Sadly, a hosted WordPress blog (like this one) gets all paranoid about security and strips out the code tags — and thus I can’t give you a demo here. WordPress.com really should whitelist all javascript that runs from www.google.com/. But should you have a self-hosted blog, it will work well — and the snippet of code you need to copy and paste is here.
It gives results like those seen below. One nice thing I’d like to see added to the GCSE would be the ability to preset the results by keyword. Thus at the end of a blog post about, say, Pygmalion and Galatea, I could paste in a JURN search-engine box atop a set of pre-run results for pygmalion galatea…

… but I guess that would never happen because then it would be used by blog-spammers to build fake blogs
The main Google search results now offer a new set of advanced search tools, via a drop-down left-hand sidebar…

The standard search-modifiers work with these new search types.
Most useful is the ability to sort results by the date at which they were located by the Google bot. No RSS feeds for this yet, but Feed my search offers something similar.
Second most useful is the ability to easily limit your search by time, searching only material from the last day, week or year. This was previously available via the Advanced search, but was fiddly. Now it’s a one-click option, integrated with the search results.
Other useful options allow you to view a custom Google Image search, with the images pulled from your search results, while retaining the search results alongside the images.
‘Wonder Wheel’ is a simple Flash-based ‘topic prompt’, which updates in real-time as you search. I can image that this might be useful for students.

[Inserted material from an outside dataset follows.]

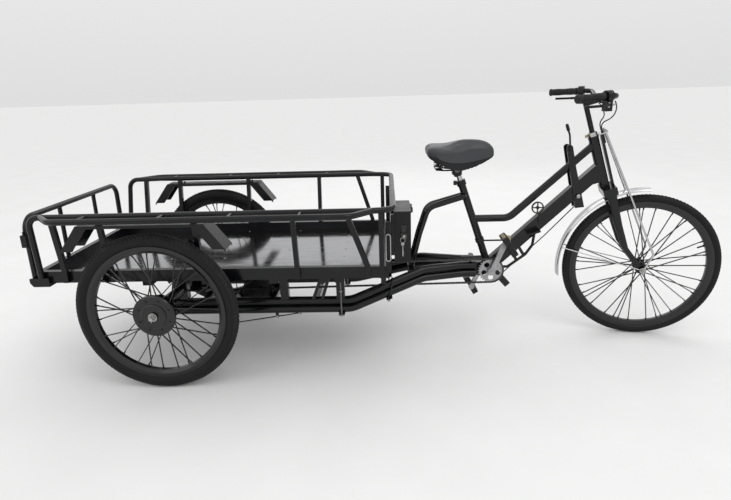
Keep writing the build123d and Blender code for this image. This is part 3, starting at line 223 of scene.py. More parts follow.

The Timeline is quite impressive — but also potentially dangerous, if students take it at face value and don’t realise that it’s constructed ‘on the fly’ by a bot.

The ability to search through bona fide discussion forums might also be useful for those seeking to track the buzz about their products. This can be combined with an option to search only reviews. Reviews can now be marked up by page authors using open formats, to help search-engines.